I’m not sure if Andymark still sells the performance wheels with the old style of tread attachment. If yes, get 'em. You’ll be doing yourself a favor.

There’s really no point in cutting your own wheels, unless you have crazy awesome resources and a very specific design goal in mind (cough cough 971). COTS wheels will get you where you need to go (design-wise) 99.99% of the time.

There’s two main types of conveyor belt material that FRC teams like using on their treaded wheels: Roughtop and Wedgetop

The roughtop tread VEX sells is REALLY soft. Soft to the point that we were wearing that stuff out really quickly.
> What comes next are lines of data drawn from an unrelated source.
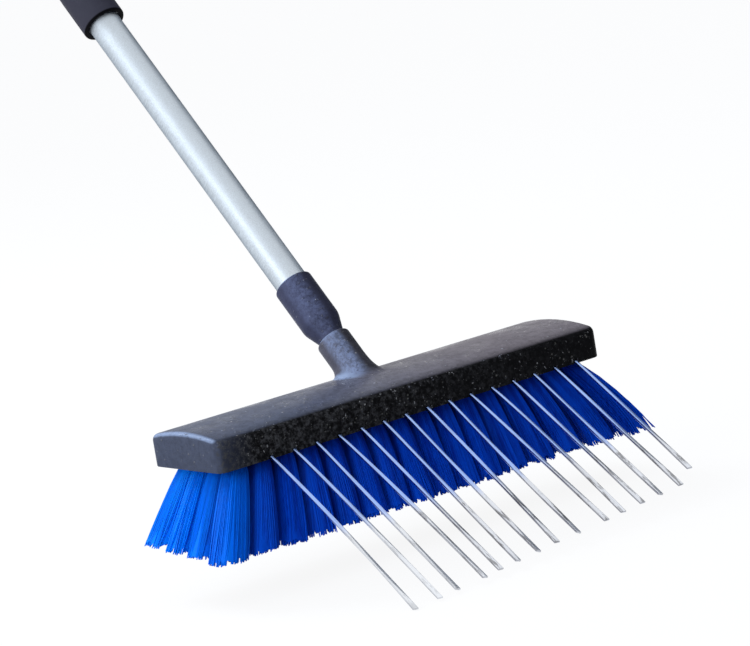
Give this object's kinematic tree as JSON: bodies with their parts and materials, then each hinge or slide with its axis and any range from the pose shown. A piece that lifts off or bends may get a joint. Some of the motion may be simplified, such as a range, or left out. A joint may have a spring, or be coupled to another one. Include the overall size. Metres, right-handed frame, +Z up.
{
  "type": "telescopic brush rake",
  "caption": "Blue hand brush head with flat steel rake tines on a leaning telescopic aluminium handle with a twist lock collar, foam grip and hanging cap.",
  "frame": {"origin": "middle of the brush face, the level plane of the front tufts' tips, under the middle of the block", "axes": "+Z up, +X along the block, the tines leave towards -Y, the handle leans towards +Y"},
  "size_m": [0.3932, 0.8409, 0.777],
  "materials": {
    "shell_plastic": "dark grey moulded plastic, finely grained, wet",
    "plate_plastic": "dark moulded plastic",
    "bristle": "blue synthetic filaments, slightly glossy",
    "tine_steel": "bright flat spring steel",
    "bar_steel": "zinc plated steel strip",
    "screw_steel": "zinc plated",
    "anchor_metal": "plain steel strip",
    "rivet_metal": "plain aluminium rivet",
    "tip_plastic": "slate grey moulded plastic",
    "tube_aluminium": "satin anodised",
    "guide_plastic": "natural white acetal",
    "sleeve_plastic": "dark moulded plastic",
    "collar_plastic": "slate grey moulded plastic, satin",
    "grip_foam": "closed cell foam, fine grain",
    "cap_plastic": "dark moulded plastic"
  },
  "bodies": {
    "upper_handle": {"upper_tube": "tube_aluminium", "lock_sleeve": "sleeve_plastic", "sleeve_rivets": "rivet_metal", "lock_collet": "guide_plastic", "retaining_ring": "anchor_metal", "foam_grip": "grip_foam", "end_cap": "cap_plastic"},
    "head": {"head_shell": "shell_plastic", "bristle_plate": "plate_plastic", "tine_bar": "bar_steel", "bar_screws": "screw_steel", "plate_screws": "screw_steel", "tuft_anchors": "anchor_metal", "tuft_row_front": "bristle", "tuft_row_mid_front": "bristle", "tuft_row_mid_back": "bristle", "tuft_row_back": "bristle", "tine_01": "tine_steel", "tine_02": "tine_steel", "tine_03": "tine_steel", "tine_04": "tine_steel", "tine_05": "tine_steel", "tine_06": "tine_steel", "tine_07": "tine_steel", "tine_08": "tine_steel", "tine_09": "tine_steel", "tine_10": "tine_steel", "tine_11": "tine_steel", "tine_12": "tine_steel", "tine_13": "tine_steel", "tine_14": "tine_steel", "tine_15": "tine_steel", "handle_tip": "tip_plastic", "tip_rivet": "rivet_metal", "lower_tube": "tube_aluminium", "tube_guide": "guide_plastic"},
    "collar": {"lock_collar": "collar_plastic"}
  },
  "joints": [
    {"name": "telescope", "type": "slide", "parent": "upper_handle", "child": "head", "axis": [0, -0.6947, -0.7193], "range_m": [-0.268, 0.12]},
    {"name": "collar_turn", "type": "hinge", "parent": "upper_handle", "child": "collar", "pos_m": [0, 0.29839, 0.37214], "axis": [0, 0.6947, 0.7193], "range_deg": [0, 90]}
  ]
}
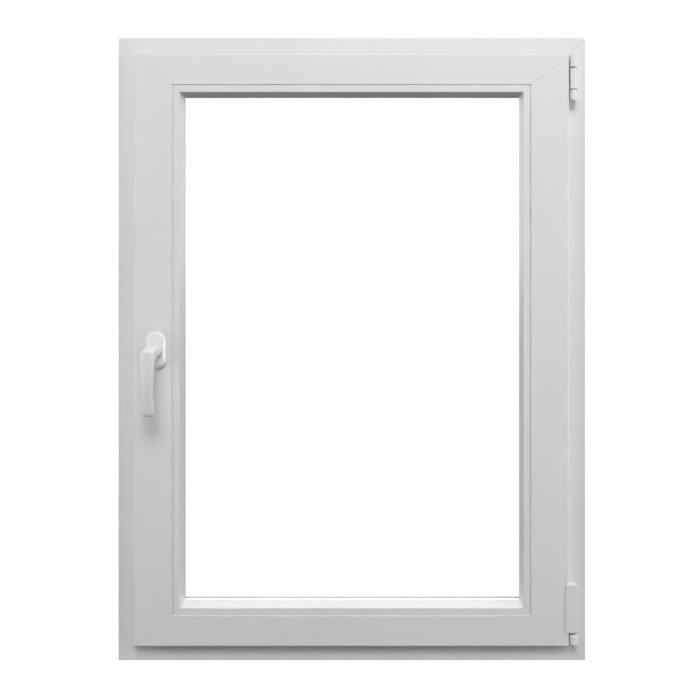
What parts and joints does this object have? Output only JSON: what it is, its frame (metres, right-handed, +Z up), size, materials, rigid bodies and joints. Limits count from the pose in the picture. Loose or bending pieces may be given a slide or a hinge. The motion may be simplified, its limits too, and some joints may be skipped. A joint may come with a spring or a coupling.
{
  "type": "casement window",
  "caption": "White PVC tilt-and-turn casement window that opens inwards, with a mitred frame, a double-glazed sash, hinges on one side and a lever handle on the other.",
  "frame": {"origin": "centre of the frame's underside, halfway through the frame's depth", "axes": "+X to the right as seen from the room (hinge side), +Y outdoors, +Z up"},
  "size_m": [0.9, 0.1543, 1.2],
  "materials": {
    "white_pvc": "satin",
    "white_painted_metal": "satin powder coat",
    "grey_gasket": "matte",
    "galvanised_steel": "galvanised",
    "spacer_aluminium": "mill finish",
    "clear_glass": "clear float",
    "packer_plastic": "moulded"
  },
  "bodies": {
    "frame": {"frame_head": "white_pvc", "frame_sill": "white_pvc", "frame_jamb_lock_side": "white_pvc", "frame_jamb_hinge_side": "white_pvc", "frame_head_steel": "galvanised_steel", "frame_sill_steel": "galvanised_steel", "frame_jamb_lock_side_steel": "galvanised_steel", "frame_jamb_hinge_side_steel": "galvanised_steel", "frame_gasket": "grey_gasket", "keep_lower": "galvanised_steel", "keep_upper": "galvanised_steel", "keep_head": "galvanised_steel", "lifting_block": "packer_plastic", "drain_cap_1": "white_pvc", "drain_cap_2": "white_pvc", "stay_bearing": "white_painted_metal", "stay_bearing_pin": "galvanised_steel", "corner_bearing": "white_painted_metal"},
    "swivel": {"corner_pivot": "galvanised_steel"},
    "sash": {"sash_top_rail": "white_pvc", "sash_bottom_rail": "white_pvc", "sash_stile_lock_side": "white_pvc", "sash_stile_hinge_side": "white_pvc", "sash_top_rail_steel": "galvanised_steel", "sash_bottom_rail_steel": "galvanised_steel", "sash_stile_lock_side_steel": "galvanised_steel", "sash_stile_hinge_side_steel": "galvanised_steel", "sash_gasket": "grey_gasket", "bead_top": "white_pvc", "bead_bottom": "white_pvc", "bead_lock_side": "white_pvc", "bead_hinge_side": "white_pvc", "glazing_gasket_outdoor": "grey_gasket", "glazing_gasket_room": "grey_gasket", "glass_pane_room": "clear_glass", "glass_pane_outdoor": "clear_glass", "glass_spacer": "spacer_aluminium", "packer_bottom_lock_side": "packer_plastic", "packer_bottom_hinge_side": "packer_plastic", "packer_top": "packer_plastic", "packer_hinge_side": "packer_plastic", "corner_band": "galvanised_steel", "corner_band_cover": "white_pvc", "lock_faceplate": "galvanised_steel", "head_faceplate": "galvanised_steel", "corner_drive": "galvanised_steel", "gear_box": "galvanised_steel", "rosette_cover": "white_painted_metal", "rosette_base": "galvanised_steel", "handle_screw_lower": "galvanised_steel", "handle_screw_upper": "galvanised_steel"},
    "stay": {"stay_band": "white_painted_metal", "stay_arm": "galvanised_steel", "stay_slider": "galvanised_steel"},
    "handle": {"handle_lever": "white_painted_metal", "handle_spindle": "galvanised_steel", "drive_wheel": "galvanised_steel"},
    "stile_rod": {"drive_rod_stile": "galvanised_steel"},
    "head_rod": {"drive_rod_head": "galvanised_steel"}
  },
  "joints": [
    {"name": "turn", "type": "hinge", "parent": "frame", "child": "swivel", "pos_m": [0.4228, -0.049, 0.05], "axis": [0, 0, 1], "range_deg": [0, 90]},
    {"name": "tilt", "type": "hinge", "parent": "swivel", "child": "sash", "pos_m": [0.4228, -0.049, 0.0625], "axis": [1, 0, 0], "range_deg": [0, 7]},
    {"name": "stay_swing", "type": "hinge", "parent": "swivel", "child": "stay", "pos_m": [0.4228, -0.049, 1.12], "axis": [0, 0, 1], "range_deg": [0, 19.2]},
    {"name": "handle_turn", "type": "hinge", "parent": "sash", "child": "handle", "pos_m": [-0.3695, -0.055, 0.6], "axis": [0, -1, 0], "range_deg": [0, 180]},
    {"name": "stile_rod_slide", "type": "slide", "parent": "sash", "child": "stile_rod", "axis": [0, 0, 1], "range_m": [-0.0361, 0]},
    {"name": "head_rod_slide", "type": "slide", "parent": "sash", "child": "head_rod", "axis": [1, 0, 0], "range_m": [-0.0361, 0]}
  ],
  "couplings": [
    {"joint": "stay_swing", "follows": "tilt", "ratio": 2.74},
    {"joint": "stile_rod_slide", "follows": "handle_turn", "m_per_rad": -0.011459},
    {"joint": "head_rod_slide", "follows": "handle_turn", "m_per_rad": -0.011459}
  ]
}
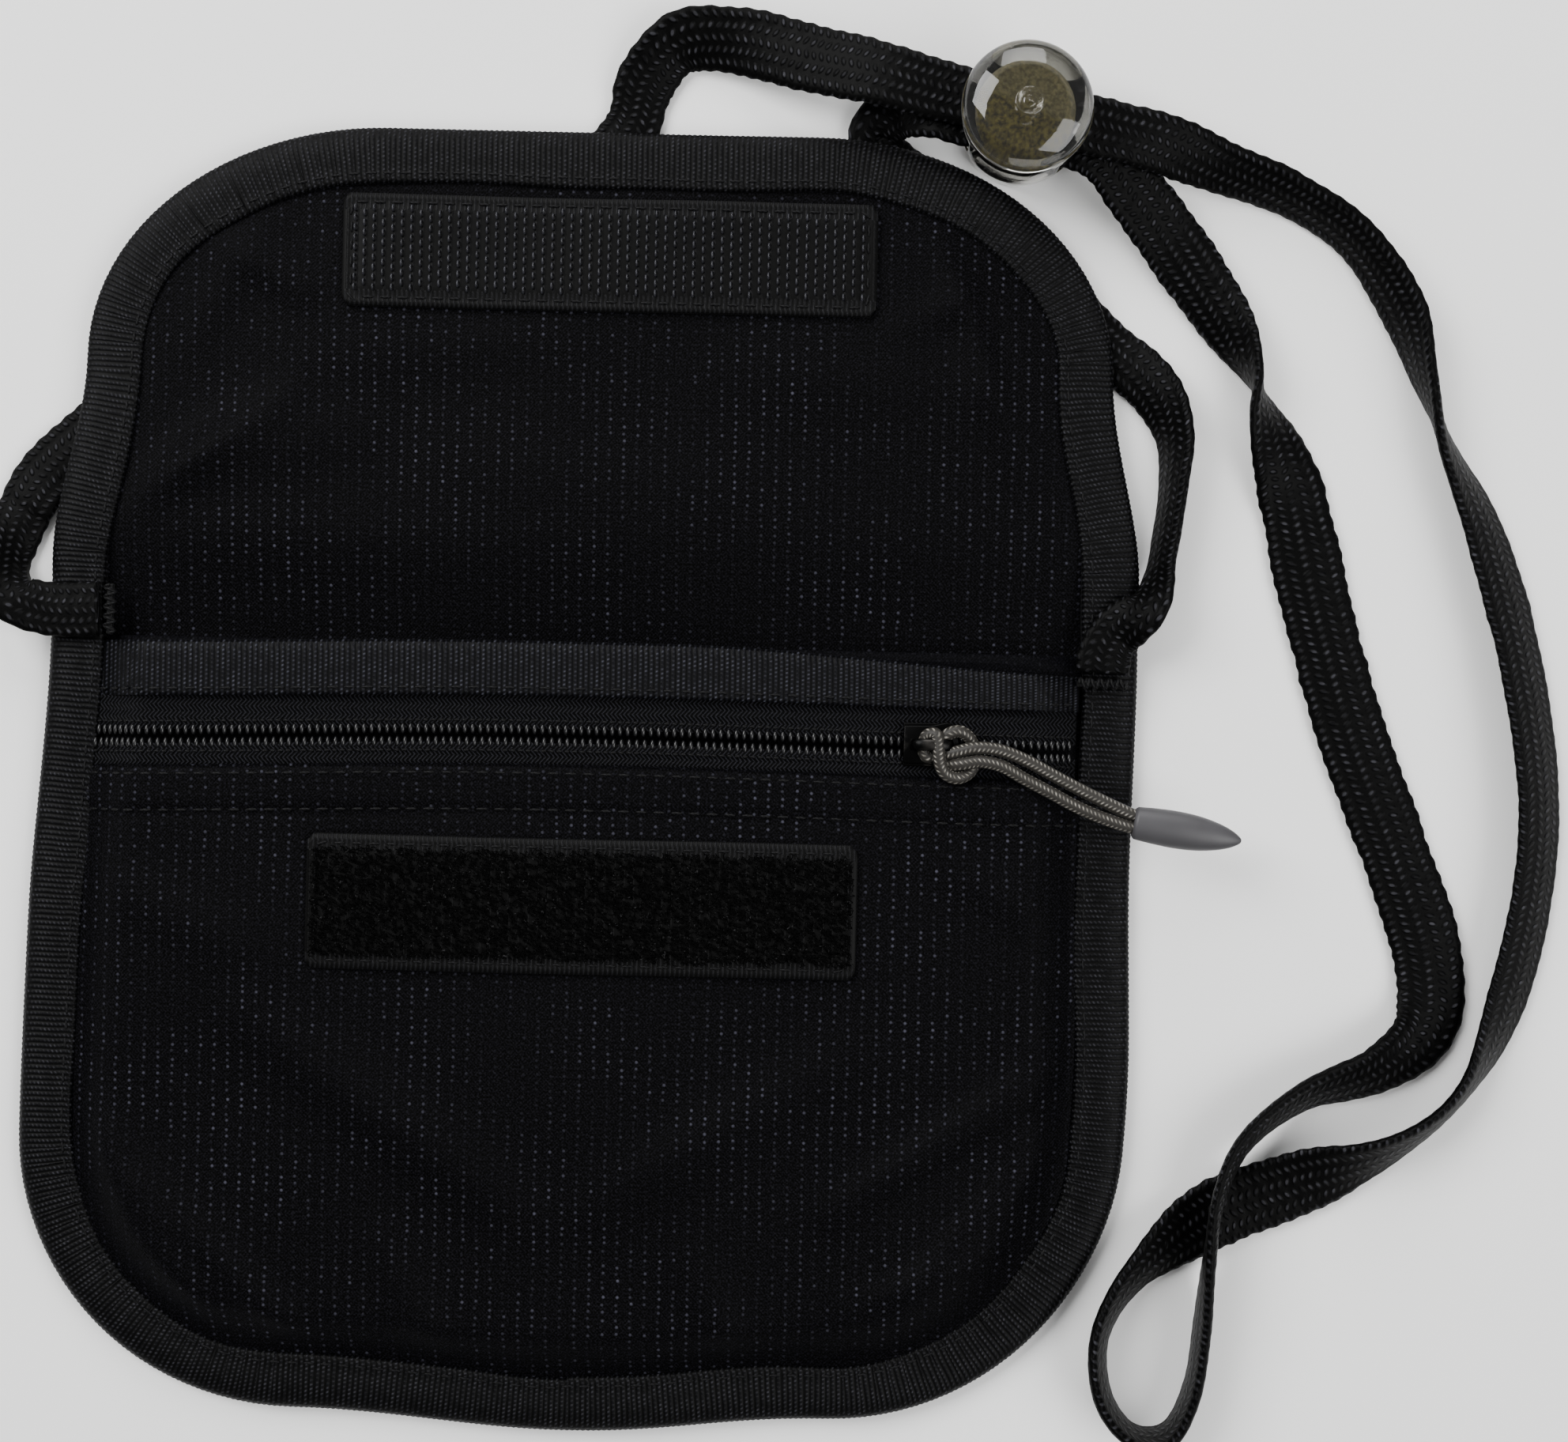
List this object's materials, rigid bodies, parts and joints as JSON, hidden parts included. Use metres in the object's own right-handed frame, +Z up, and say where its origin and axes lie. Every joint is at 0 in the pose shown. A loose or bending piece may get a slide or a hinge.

Blue nitrile roughtop is what you want if you’re looking for the best conveyor belt tread:

Stuff’s VERY grippy on FRC carpet. If you use it with thicker wheels (~2"), you might experience more wheel scrub, so be aware of that and compensate by increasing your wheel drop to ~3/16 if that’s the case.

Wedgetop isn’t as aggressive of a tread on carpet like the roughtop product I mentioned; however, like Colsons, they stick better to non-carpeted surfaces like HDPE or Lexan (IE 2012 Bridges).

When/if you’re cutting tread to size, I recommend using I trick I saw on here a while back: put the tread rubber-side down on a piece of butcher paper and stick it on a bandsaw. the paper will benefit you twofold: the rubber won’t make a mess everywhere, and you won’t have to worry about the rubber tread getting hung up on the work surface of your bandsaw while you’re cutting.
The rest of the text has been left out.